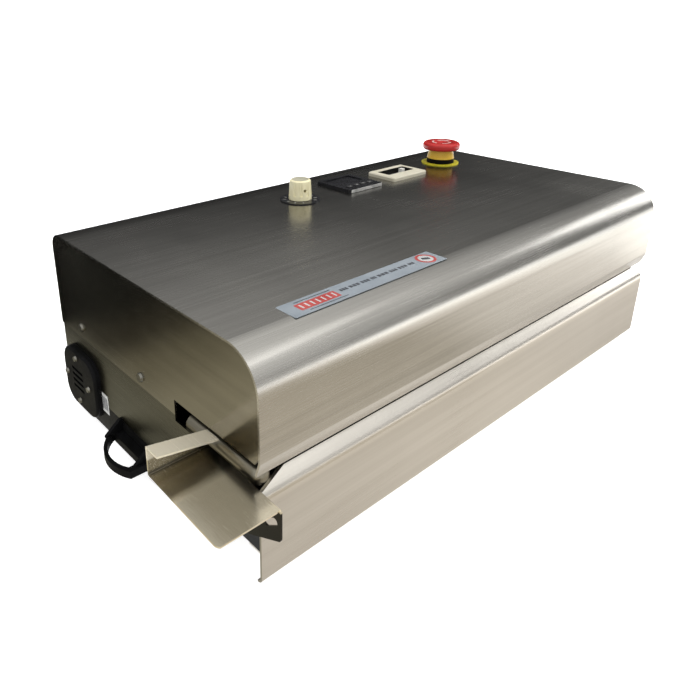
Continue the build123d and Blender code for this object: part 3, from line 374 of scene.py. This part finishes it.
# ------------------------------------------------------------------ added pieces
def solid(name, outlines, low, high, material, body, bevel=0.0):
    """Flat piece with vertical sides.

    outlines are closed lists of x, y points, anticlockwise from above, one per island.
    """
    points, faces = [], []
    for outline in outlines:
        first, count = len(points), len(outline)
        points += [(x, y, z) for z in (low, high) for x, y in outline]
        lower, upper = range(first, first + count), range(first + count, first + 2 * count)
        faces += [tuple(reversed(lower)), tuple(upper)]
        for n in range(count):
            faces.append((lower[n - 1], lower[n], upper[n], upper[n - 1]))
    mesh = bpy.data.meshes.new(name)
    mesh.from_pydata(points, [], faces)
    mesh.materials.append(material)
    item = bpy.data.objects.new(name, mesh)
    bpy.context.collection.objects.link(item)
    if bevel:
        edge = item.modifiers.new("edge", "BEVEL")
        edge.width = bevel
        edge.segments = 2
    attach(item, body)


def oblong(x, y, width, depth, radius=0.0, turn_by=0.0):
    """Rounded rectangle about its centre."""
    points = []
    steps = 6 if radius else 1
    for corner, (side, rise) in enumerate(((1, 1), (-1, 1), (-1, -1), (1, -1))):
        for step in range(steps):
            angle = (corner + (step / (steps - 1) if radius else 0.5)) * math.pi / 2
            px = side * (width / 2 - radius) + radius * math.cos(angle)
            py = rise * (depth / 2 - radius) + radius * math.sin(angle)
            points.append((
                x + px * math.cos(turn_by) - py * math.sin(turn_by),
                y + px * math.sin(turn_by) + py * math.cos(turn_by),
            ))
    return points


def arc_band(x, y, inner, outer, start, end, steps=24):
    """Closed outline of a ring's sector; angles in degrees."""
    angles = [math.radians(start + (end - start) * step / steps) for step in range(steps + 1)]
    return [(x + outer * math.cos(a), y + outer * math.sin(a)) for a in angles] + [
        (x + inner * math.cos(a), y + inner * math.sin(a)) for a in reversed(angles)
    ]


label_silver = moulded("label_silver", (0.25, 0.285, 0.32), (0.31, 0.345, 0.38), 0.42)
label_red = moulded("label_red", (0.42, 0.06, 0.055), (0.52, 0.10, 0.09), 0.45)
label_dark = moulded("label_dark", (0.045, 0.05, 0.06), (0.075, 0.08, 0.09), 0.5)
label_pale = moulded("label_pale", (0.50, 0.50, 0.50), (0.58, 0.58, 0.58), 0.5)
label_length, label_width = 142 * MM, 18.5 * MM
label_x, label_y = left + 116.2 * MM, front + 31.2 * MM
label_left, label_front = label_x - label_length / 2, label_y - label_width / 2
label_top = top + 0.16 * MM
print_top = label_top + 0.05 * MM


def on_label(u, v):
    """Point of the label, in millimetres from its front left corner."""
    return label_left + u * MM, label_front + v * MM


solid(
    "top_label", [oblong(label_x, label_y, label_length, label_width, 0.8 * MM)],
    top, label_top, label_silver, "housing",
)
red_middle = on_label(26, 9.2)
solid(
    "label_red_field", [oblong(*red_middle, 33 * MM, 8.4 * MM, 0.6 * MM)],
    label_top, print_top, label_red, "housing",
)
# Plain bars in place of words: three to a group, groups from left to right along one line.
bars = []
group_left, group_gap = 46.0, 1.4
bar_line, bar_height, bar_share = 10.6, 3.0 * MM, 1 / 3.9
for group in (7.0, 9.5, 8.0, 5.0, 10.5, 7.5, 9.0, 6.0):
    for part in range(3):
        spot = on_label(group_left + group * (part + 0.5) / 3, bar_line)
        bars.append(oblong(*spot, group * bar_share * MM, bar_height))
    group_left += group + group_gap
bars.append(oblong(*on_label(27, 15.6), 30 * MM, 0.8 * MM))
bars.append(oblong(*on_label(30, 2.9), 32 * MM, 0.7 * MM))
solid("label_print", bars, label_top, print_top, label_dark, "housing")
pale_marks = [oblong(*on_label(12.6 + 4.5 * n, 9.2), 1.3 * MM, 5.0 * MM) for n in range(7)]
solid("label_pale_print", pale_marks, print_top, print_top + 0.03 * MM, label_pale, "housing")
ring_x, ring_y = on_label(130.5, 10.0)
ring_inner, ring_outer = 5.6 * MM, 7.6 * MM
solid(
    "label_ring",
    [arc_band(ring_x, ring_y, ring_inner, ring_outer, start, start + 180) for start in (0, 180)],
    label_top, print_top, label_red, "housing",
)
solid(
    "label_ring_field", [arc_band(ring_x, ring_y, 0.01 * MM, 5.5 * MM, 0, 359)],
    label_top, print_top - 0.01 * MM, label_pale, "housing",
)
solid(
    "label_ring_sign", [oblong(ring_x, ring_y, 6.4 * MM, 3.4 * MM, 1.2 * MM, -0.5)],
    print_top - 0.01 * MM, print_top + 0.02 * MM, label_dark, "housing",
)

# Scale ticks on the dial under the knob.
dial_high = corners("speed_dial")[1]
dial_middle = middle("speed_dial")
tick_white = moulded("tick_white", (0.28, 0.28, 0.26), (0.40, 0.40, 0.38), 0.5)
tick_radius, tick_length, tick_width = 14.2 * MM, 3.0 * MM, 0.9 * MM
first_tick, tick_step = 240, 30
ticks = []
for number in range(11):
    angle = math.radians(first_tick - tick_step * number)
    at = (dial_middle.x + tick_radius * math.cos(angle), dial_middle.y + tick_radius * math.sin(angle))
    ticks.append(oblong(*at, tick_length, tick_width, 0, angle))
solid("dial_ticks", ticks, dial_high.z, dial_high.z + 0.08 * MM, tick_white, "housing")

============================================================

● **EXERCISE**: Using the data above, restate word for word the lines from its opening line through the line that contains "with vertical sides.", and no more.

● **EXERCISE SOLUTION**:
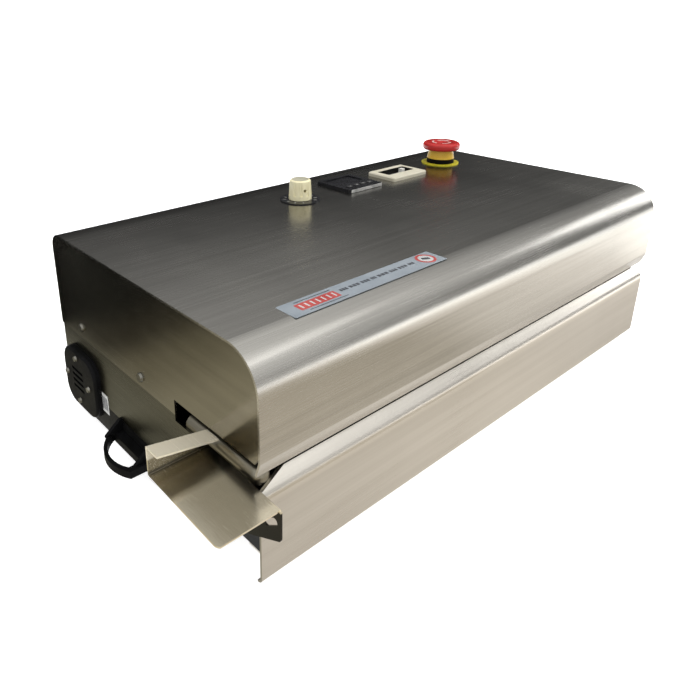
Continue the build123d and Blender code for this object: part 3, from line 374 of scene.py. This part finishes it.
# ------------------------------------------------------------------ added pieces
def solid(name, outlines, low, high, material, body, bevel=0.0):
    """Flat piece with vertical sides.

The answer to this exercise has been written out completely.